> _Work required_:
Using the listing below, extract each line that has the word "bodies" in it.

> _Data_:

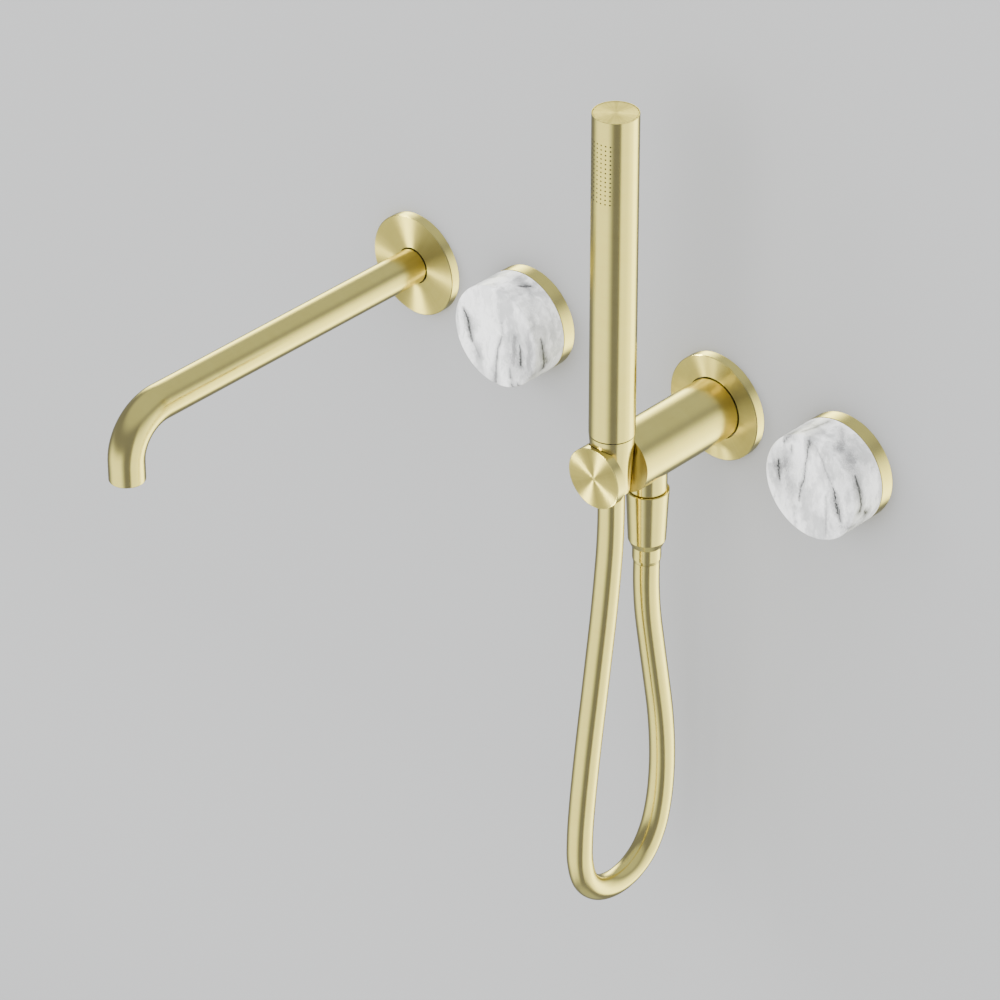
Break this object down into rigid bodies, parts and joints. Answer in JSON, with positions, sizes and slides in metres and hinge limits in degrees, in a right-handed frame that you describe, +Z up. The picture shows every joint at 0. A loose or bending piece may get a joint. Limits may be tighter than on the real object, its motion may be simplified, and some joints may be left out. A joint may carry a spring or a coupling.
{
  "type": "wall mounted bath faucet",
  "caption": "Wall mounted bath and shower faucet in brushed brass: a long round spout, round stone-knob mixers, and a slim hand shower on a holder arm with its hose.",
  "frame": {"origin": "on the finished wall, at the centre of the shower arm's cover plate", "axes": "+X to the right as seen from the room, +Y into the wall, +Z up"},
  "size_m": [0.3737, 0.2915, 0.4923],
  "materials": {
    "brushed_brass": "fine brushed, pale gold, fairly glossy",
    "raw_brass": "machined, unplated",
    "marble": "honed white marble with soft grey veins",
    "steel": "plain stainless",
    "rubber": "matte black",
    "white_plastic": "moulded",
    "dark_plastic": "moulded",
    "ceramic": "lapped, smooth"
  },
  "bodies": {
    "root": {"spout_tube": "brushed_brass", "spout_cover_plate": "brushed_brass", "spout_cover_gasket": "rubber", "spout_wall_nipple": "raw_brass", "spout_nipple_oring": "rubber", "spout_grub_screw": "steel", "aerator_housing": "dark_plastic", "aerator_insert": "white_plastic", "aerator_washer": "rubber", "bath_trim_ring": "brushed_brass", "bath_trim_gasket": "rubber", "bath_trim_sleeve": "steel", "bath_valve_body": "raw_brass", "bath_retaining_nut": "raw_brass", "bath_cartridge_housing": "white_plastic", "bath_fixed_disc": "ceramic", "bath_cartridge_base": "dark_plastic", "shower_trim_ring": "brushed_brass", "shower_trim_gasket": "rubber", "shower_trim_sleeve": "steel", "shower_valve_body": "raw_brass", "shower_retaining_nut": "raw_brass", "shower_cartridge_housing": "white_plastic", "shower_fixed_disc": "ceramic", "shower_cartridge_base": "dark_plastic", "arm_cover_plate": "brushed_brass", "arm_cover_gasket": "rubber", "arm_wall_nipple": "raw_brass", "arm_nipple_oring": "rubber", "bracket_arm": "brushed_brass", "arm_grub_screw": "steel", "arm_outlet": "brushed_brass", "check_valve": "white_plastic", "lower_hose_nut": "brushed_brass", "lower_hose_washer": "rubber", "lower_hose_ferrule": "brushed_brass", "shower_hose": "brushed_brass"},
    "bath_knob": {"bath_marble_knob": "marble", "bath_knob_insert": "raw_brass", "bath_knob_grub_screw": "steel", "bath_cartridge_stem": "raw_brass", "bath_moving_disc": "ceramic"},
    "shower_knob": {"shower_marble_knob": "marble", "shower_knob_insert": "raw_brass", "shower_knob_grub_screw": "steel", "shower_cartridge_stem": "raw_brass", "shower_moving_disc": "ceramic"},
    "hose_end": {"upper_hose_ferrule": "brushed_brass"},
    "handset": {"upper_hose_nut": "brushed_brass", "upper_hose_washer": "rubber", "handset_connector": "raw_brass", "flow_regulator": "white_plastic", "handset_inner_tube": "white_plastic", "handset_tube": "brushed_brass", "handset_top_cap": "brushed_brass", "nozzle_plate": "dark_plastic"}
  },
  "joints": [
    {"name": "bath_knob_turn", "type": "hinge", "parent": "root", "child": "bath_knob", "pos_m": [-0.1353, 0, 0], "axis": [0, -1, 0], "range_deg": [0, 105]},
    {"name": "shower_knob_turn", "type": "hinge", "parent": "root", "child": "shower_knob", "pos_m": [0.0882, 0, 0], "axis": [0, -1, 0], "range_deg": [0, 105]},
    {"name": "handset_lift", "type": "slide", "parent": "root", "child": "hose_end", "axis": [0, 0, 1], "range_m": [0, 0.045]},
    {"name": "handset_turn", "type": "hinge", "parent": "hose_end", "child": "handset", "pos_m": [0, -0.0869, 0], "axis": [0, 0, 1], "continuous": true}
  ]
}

> _Task solution_:
Break this object down into rigid bodies, parts and joints. Answer in JSON, with positions, sizes and slides in metres and hinge limits in degrees, in a right-handed frame that you describe, +Z up. The picture shows every joint at 0. A loose or bending piece may get a joint. Limits may be tighter than on the real object, its motion may be simplified, and some joints may be left out. A joint may carry a spring or a coupling.
  "bodies": {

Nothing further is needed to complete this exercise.